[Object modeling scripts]
■ ■ ■ ■
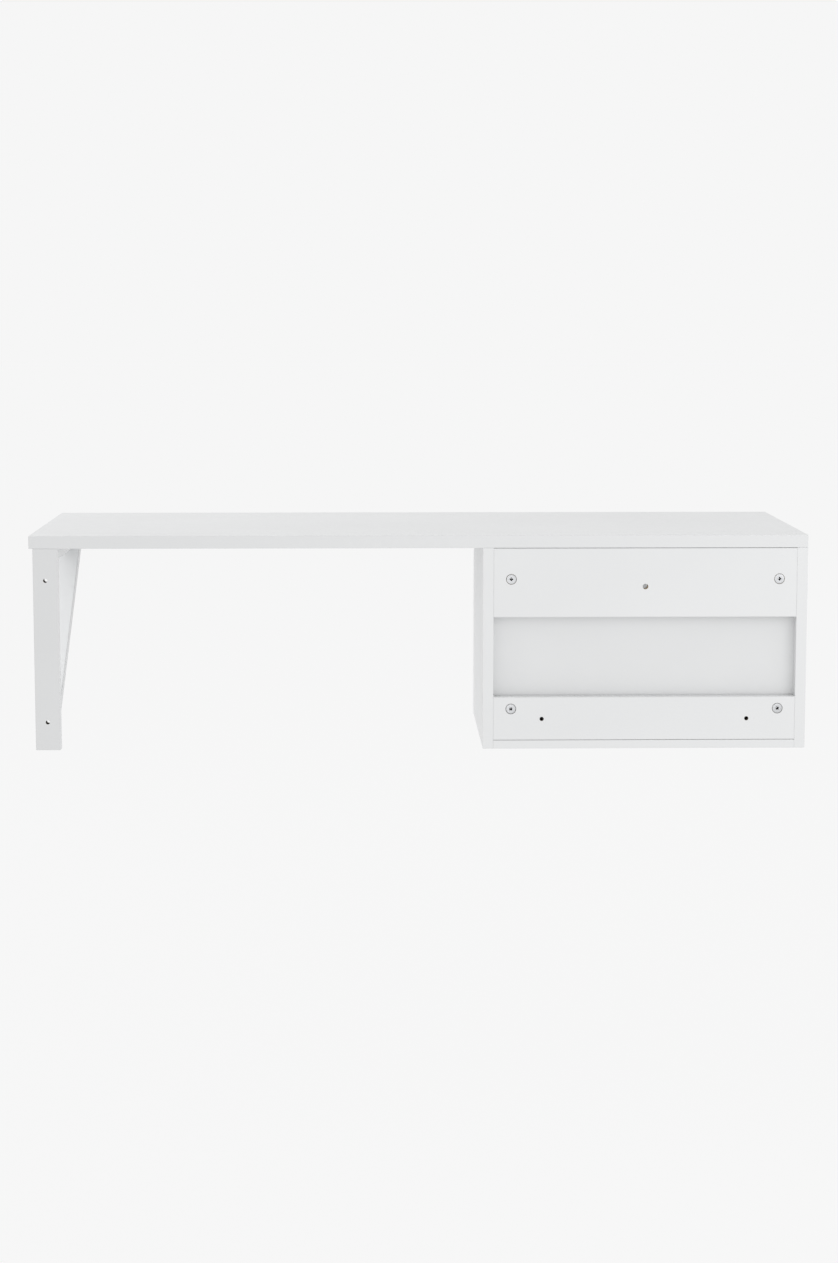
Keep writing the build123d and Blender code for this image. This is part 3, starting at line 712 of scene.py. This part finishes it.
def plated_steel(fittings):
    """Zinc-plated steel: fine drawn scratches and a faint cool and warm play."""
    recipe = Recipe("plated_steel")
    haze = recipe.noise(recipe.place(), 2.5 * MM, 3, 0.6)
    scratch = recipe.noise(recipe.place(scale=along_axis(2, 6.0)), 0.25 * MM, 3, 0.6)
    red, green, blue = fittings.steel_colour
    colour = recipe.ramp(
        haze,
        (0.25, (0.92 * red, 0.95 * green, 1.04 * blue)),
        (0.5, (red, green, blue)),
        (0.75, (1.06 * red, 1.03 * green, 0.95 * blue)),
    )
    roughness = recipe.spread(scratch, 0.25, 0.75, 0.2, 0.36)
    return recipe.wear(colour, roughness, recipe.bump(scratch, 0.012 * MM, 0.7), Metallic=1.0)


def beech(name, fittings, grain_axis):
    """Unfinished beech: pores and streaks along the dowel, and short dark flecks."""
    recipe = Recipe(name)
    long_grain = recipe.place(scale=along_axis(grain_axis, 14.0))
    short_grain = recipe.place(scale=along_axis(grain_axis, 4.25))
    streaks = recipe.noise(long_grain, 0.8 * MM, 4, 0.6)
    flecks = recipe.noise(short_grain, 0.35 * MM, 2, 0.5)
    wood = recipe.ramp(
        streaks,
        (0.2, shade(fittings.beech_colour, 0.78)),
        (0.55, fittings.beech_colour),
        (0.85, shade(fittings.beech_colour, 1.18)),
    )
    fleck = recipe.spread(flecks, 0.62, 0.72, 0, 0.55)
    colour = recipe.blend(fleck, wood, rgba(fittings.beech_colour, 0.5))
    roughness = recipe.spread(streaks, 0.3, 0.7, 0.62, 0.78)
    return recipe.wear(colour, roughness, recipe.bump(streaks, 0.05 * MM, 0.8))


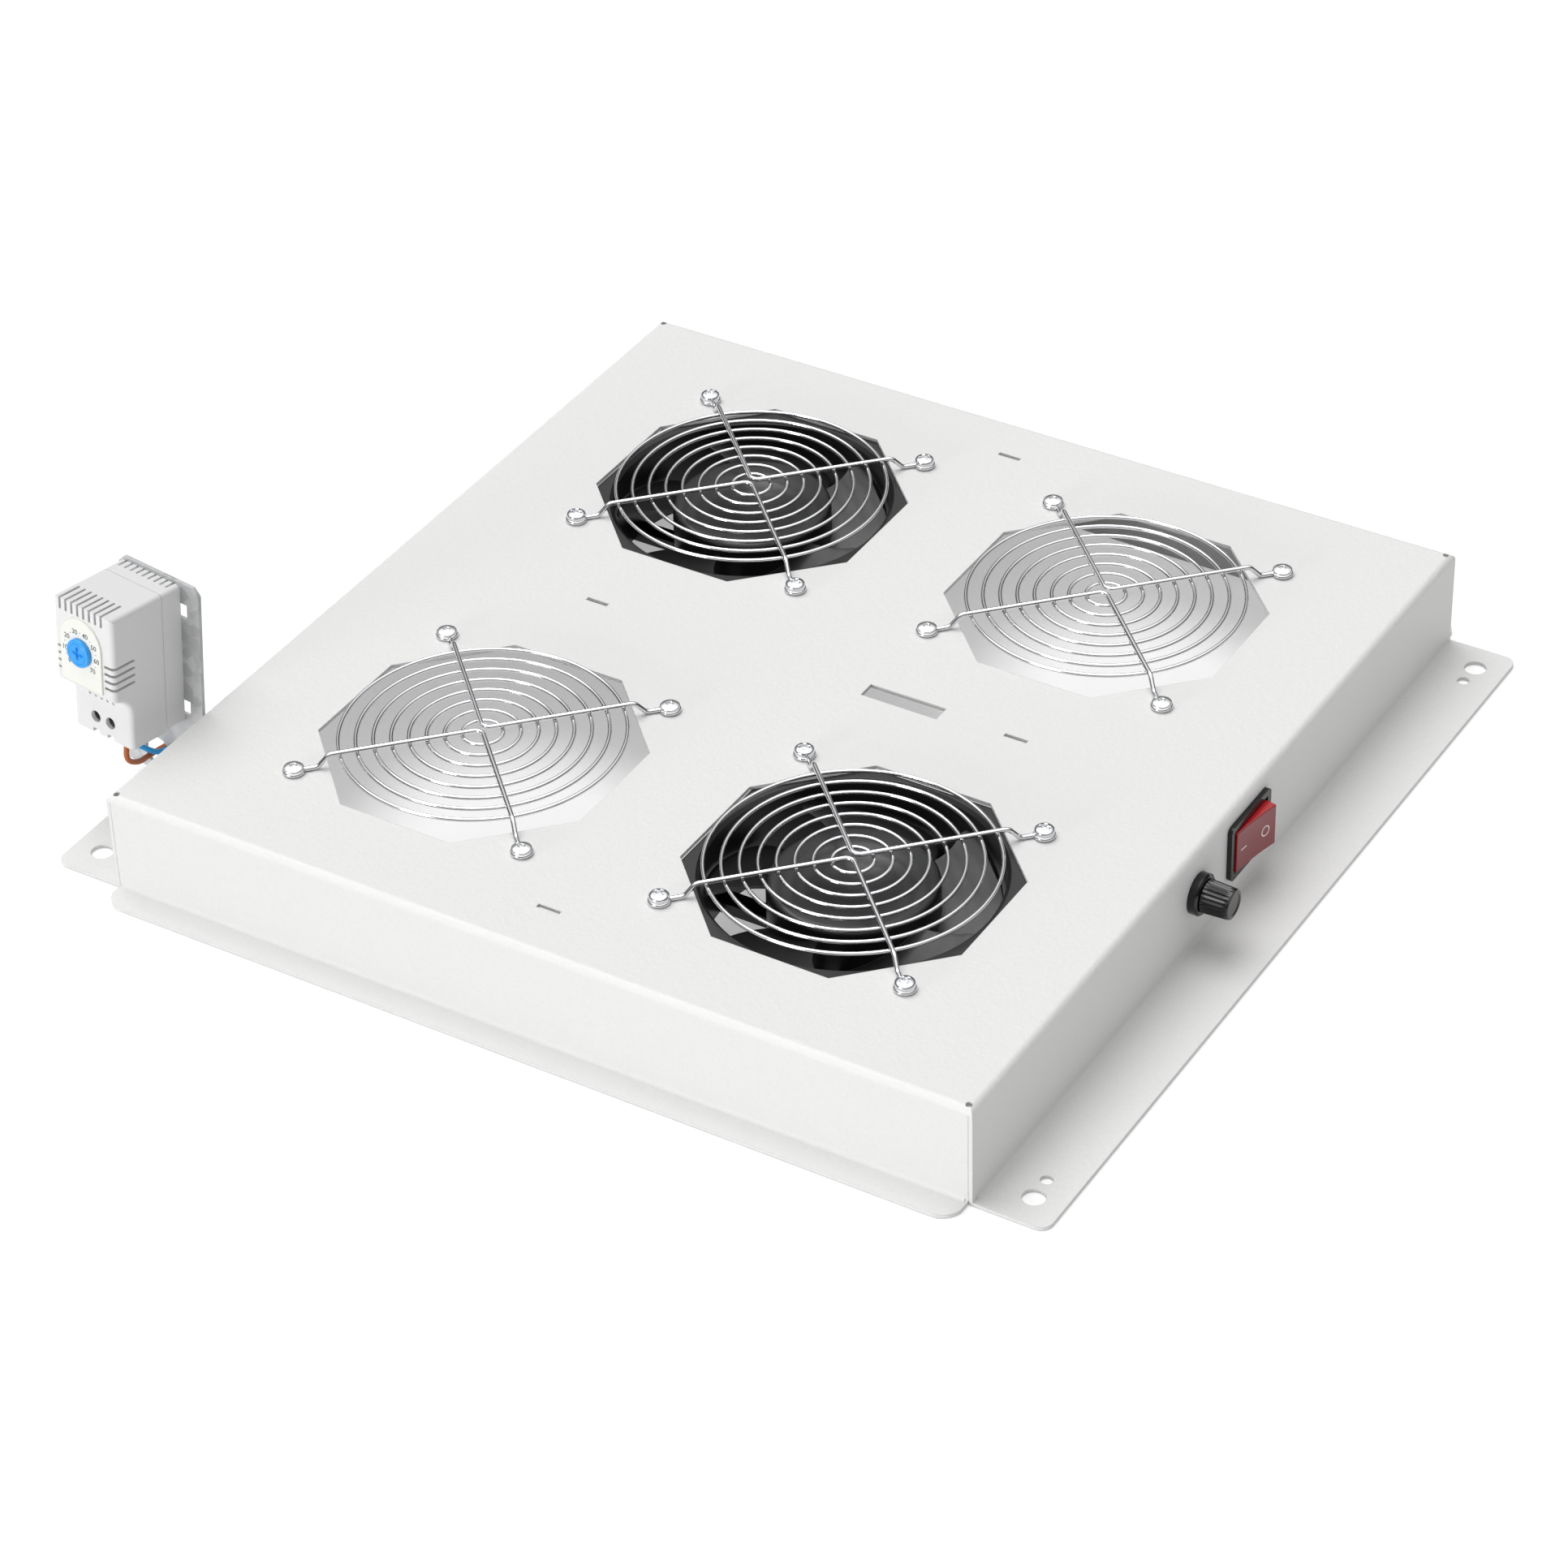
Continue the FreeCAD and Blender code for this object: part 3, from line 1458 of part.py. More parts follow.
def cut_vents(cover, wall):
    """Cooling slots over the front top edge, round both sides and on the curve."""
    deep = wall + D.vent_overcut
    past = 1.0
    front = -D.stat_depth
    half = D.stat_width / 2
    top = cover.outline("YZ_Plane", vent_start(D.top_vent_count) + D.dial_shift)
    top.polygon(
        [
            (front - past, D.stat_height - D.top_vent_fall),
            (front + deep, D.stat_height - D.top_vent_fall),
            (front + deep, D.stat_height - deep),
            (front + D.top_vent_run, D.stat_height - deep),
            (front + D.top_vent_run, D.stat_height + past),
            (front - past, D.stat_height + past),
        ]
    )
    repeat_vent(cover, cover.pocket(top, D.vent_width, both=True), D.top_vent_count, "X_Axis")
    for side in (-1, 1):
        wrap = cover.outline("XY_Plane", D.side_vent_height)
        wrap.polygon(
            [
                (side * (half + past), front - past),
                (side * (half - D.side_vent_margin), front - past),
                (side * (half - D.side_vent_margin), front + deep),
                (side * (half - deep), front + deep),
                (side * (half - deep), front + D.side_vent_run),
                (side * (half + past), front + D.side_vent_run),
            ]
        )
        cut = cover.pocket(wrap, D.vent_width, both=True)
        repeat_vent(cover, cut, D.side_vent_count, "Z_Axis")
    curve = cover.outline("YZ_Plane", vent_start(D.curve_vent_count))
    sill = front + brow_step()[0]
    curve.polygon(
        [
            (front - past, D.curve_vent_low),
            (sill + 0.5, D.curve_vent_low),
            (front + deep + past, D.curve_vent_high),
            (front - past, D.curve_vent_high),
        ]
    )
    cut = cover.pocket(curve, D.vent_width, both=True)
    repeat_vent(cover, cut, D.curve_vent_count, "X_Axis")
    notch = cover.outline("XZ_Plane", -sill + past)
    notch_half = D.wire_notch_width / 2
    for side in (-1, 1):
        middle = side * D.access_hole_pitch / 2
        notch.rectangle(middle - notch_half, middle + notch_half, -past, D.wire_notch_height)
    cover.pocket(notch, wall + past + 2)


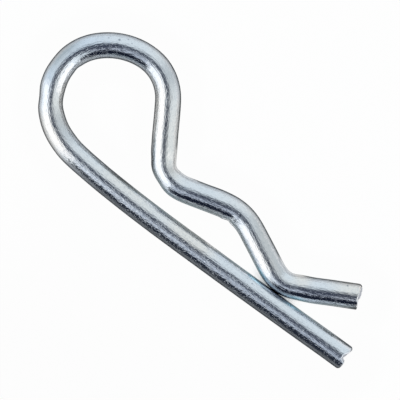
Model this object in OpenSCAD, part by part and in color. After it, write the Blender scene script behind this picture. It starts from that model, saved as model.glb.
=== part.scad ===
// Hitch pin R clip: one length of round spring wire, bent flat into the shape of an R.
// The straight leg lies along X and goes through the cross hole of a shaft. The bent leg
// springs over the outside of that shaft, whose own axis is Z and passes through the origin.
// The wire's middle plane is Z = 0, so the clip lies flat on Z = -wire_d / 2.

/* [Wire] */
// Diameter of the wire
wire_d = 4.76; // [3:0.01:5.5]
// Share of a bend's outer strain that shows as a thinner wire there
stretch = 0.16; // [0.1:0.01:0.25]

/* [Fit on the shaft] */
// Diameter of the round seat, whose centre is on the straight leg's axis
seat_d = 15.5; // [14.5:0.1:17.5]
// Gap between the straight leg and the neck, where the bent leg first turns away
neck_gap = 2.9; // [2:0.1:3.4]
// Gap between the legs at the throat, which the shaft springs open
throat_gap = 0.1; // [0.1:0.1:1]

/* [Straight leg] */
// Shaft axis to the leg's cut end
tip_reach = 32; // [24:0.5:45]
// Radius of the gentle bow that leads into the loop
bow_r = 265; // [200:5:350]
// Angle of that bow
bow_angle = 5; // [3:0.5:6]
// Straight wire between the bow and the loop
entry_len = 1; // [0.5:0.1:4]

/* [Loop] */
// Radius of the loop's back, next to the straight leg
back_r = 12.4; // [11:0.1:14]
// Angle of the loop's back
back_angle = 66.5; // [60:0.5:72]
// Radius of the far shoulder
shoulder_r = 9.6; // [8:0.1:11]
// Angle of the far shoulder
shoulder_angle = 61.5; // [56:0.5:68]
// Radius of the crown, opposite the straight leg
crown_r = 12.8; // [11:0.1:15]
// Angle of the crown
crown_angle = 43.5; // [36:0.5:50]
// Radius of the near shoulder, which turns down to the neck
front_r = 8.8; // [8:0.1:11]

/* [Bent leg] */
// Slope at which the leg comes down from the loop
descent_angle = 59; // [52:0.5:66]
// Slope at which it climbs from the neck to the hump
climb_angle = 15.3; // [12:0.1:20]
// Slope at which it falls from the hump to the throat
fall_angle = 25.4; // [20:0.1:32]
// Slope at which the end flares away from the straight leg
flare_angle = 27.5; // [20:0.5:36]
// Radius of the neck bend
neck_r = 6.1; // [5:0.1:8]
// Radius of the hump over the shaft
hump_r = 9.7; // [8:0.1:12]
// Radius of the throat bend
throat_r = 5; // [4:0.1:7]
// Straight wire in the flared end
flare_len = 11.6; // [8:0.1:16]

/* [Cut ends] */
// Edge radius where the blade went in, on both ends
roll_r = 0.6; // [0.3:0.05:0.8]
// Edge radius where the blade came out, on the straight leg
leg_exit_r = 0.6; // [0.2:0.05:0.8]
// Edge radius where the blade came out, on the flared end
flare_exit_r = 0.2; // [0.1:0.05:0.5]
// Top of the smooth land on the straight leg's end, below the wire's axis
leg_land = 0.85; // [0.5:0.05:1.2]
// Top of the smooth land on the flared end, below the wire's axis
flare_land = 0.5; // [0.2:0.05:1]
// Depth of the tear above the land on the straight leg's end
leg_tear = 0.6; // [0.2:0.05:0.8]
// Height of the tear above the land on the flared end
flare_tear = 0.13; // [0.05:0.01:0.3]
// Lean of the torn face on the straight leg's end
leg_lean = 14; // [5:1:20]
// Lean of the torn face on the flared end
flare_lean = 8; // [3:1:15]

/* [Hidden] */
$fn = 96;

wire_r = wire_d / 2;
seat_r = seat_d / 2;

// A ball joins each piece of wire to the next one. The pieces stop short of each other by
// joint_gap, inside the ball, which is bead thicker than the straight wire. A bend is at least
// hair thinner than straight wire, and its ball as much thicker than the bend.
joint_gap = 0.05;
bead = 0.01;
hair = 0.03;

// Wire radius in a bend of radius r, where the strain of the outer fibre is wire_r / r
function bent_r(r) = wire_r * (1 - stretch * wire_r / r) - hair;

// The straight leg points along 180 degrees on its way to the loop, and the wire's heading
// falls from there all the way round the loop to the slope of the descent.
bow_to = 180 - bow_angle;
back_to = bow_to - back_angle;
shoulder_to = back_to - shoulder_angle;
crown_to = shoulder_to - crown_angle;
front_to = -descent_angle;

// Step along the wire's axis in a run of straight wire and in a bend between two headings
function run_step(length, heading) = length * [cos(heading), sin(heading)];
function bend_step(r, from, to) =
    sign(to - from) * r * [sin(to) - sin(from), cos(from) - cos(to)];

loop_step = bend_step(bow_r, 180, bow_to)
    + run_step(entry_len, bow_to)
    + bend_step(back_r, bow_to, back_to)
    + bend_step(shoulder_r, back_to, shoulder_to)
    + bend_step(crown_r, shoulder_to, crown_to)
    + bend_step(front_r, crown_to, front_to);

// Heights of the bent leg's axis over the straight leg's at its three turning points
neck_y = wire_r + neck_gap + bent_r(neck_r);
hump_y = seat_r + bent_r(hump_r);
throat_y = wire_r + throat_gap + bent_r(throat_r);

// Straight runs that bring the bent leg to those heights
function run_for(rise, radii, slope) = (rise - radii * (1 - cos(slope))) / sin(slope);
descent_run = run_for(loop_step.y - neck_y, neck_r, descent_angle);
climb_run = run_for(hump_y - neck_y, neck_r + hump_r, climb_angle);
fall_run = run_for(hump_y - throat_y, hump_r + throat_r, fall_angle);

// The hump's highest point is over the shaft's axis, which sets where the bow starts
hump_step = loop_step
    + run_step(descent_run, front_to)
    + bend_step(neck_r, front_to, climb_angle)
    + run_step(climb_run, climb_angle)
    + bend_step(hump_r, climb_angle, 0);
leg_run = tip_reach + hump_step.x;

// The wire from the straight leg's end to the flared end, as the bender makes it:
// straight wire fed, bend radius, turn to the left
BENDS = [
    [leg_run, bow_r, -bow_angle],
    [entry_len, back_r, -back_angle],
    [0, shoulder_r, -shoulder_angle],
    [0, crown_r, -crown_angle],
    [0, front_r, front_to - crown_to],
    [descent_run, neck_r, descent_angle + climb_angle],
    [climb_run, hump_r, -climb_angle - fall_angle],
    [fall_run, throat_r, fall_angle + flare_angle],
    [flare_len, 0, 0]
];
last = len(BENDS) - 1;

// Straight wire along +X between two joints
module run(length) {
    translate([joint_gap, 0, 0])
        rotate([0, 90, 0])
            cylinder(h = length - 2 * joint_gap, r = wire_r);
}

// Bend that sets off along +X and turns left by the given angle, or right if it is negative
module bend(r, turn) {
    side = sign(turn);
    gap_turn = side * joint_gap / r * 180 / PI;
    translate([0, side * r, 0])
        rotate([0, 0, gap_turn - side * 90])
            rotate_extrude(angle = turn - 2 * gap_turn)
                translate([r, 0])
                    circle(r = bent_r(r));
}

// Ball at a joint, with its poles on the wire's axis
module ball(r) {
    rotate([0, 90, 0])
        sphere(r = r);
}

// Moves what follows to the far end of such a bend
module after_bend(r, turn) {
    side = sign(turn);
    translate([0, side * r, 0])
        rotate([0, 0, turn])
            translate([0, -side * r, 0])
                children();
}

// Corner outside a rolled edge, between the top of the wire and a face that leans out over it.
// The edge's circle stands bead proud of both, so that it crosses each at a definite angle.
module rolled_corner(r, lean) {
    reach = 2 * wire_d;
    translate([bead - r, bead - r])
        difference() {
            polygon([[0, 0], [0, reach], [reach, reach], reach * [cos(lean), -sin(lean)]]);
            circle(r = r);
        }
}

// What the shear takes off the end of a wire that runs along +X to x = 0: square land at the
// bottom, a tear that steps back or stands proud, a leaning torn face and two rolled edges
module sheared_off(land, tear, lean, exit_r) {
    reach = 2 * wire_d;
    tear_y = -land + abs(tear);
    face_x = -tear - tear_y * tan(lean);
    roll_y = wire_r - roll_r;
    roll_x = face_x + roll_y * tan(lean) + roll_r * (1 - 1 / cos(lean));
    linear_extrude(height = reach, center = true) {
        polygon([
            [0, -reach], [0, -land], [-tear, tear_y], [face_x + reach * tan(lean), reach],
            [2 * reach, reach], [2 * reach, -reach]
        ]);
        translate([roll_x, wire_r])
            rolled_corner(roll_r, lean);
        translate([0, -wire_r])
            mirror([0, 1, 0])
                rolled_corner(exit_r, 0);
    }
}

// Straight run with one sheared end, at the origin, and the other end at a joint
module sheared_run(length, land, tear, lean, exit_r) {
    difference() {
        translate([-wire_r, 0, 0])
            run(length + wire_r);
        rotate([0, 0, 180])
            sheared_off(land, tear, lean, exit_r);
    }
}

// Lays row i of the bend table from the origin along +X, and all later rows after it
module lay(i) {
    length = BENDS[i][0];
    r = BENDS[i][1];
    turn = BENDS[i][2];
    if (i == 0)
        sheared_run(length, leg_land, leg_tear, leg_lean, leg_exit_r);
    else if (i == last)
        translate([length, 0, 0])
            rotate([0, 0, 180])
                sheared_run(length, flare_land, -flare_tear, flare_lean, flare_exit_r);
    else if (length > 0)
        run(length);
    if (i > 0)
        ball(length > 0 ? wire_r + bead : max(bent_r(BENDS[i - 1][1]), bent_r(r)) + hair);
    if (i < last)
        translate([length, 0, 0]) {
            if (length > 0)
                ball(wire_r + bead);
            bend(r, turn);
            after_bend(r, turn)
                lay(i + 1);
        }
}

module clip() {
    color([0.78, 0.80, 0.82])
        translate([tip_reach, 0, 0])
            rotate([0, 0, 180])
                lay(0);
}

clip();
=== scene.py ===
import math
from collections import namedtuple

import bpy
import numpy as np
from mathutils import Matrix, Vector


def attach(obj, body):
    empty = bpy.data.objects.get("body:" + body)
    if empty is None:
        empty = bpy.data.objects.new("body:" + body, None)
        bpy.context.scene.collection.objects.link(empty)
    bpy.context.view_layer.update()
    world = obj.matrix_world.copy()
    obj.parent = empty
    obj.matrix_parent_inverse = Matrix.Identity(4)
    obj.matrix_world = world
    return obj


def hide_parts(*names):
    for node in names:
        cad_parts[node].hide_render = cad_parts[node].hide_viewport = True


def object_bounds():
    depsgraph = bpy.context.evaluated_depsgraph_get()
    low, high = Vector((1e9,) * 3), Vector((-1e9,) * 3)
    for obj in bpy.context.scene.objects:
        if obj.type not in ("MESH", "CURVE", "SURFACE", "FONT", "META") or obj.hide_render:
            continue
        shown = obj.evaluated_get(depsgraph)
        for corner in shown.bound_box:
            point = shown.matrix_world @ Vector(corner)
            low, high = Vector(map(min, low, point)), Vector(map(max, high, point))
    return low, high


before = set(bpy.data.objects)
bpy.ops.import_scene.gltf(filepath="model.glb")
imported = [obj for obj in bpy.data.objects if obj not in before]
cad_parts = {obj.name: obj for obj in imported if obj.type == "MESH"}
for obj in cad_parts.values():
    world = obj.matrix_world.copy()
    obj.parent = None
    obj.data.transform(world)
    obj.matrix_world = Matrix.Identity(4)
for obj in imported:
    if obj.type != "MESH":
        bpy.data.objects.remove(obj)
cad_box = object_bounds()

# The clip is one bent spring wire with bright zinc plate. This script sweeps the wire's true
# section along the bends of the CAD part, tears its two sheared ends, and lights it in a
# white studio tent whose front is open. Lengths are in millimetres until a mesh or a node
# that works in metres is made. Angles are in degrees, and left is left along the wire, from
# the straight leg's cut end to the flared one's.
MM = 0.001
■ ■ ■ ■
* **Written instruction**
Quote in full each line from the top of the records above through the line with "return recipe.wear(colour, roughness, recipe.bump(streaks, 0.05"; stop after that line.

* **Solution**
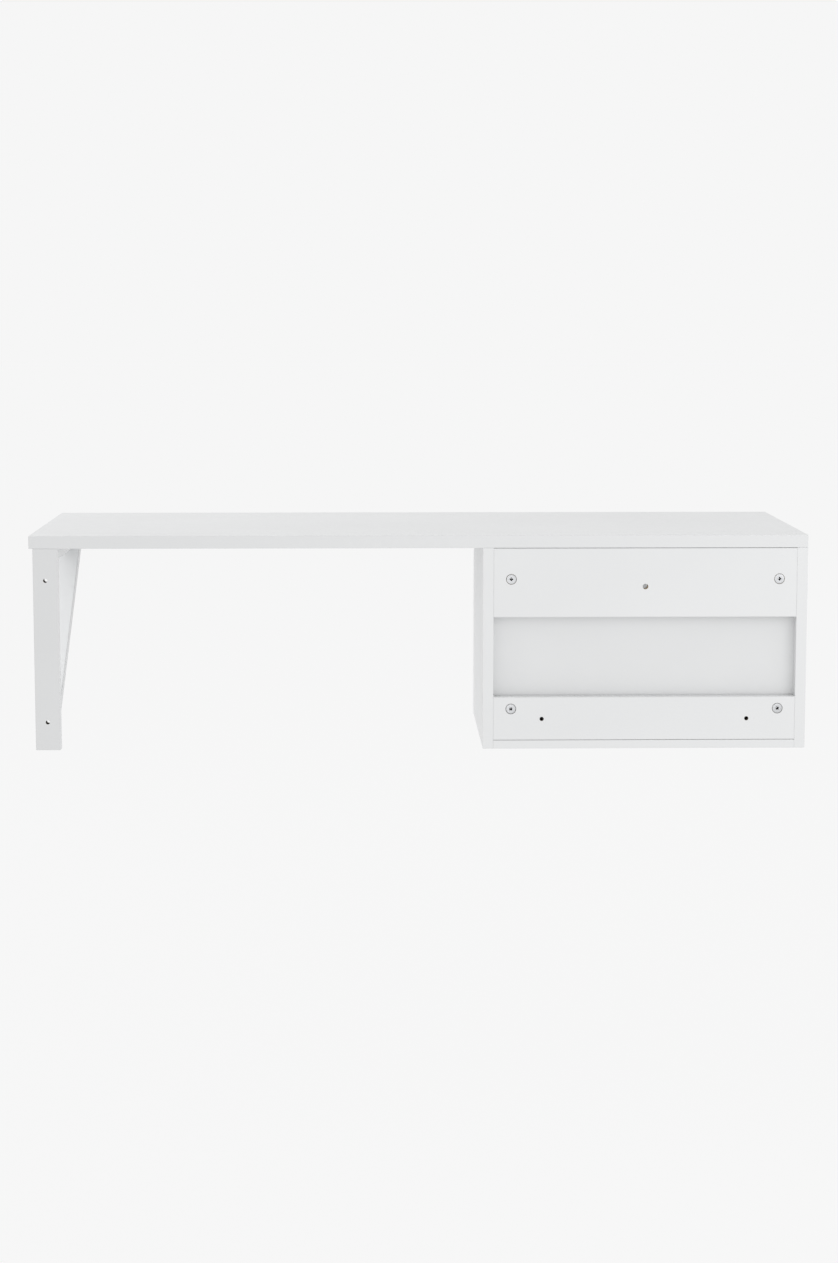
Keep writing the build123d and Blender code for this image. This is part 3, starting at line 712 of scene.py. This part finishes it.
def plated_steel(fittings):
    """Zinc-plated steel: fine drawn scratches and a faint cool and warm play."""
    recipe = Recipe("plated_steel")
    haze = recipe.noise(recipe.place(), 2.5 * MM, 3, 0.6)
    scratch = recipe.noise(recipe.place(scale=along_axis(2, 6.0)), 0.25 * MM, 3, 0.6)
    red, green, blue = fittings.steel_colour
    colour = recipe.ramp(
        haze,
        (0.25, (0.92 * red, 0.95 * green, 1.04 * blue)),
        (0.5, (red, green, blue)),
        (0.75, (1.06 * red, 1.03 * green, 0.95 * blue)),
    )
    roughness = recipe.spread(scratch, 0.25, 0.75, 0.2, 0.36)
    return recipe.wear(colour, roughness, recipe.bump(scratch, 0.012 * MM, 0.7), Metallic=1.0)


def beech(name, fittings, grain_axis):
    """Unfinished beech: pores and streaks along the dowel, and short dark flecks."""
    recipe = Recipe(name)
    long_grain = recipe.place(scale=along_axis(grain_axis, 14.0))
    short_grain = recipe.place(scale=along_axis(grain_axis, 4.25))
    streaks = recipe.noise(long_grain, 0.8 * MM, 4, 0.6)
    flecks = recipe.noise(short_grain, 0.35 * MM, 2, 0.5)
    wood = recipe.ramp(
        streaks,
        (0.2, shade(fittings.beech_colour, 0.78)),
        (0.55, fittings.beech_colour),
        (0.85, shade(fittings.beech_colour, 1.18)),
    )
    fleck = recipe.spread(flecks, 0.62, 0.72, 0, 0.55)
    colour = recipe.blend(fleck, wood, rgba(fittings.beech_colour, 0.5))
    roughness = recipe.spread(streaks, 0.3, 0.7, 0.62, 0.78)
    return recipe.wear(colour, roughness, recipe.bump(streaks, 0.05 * MM, 0.8))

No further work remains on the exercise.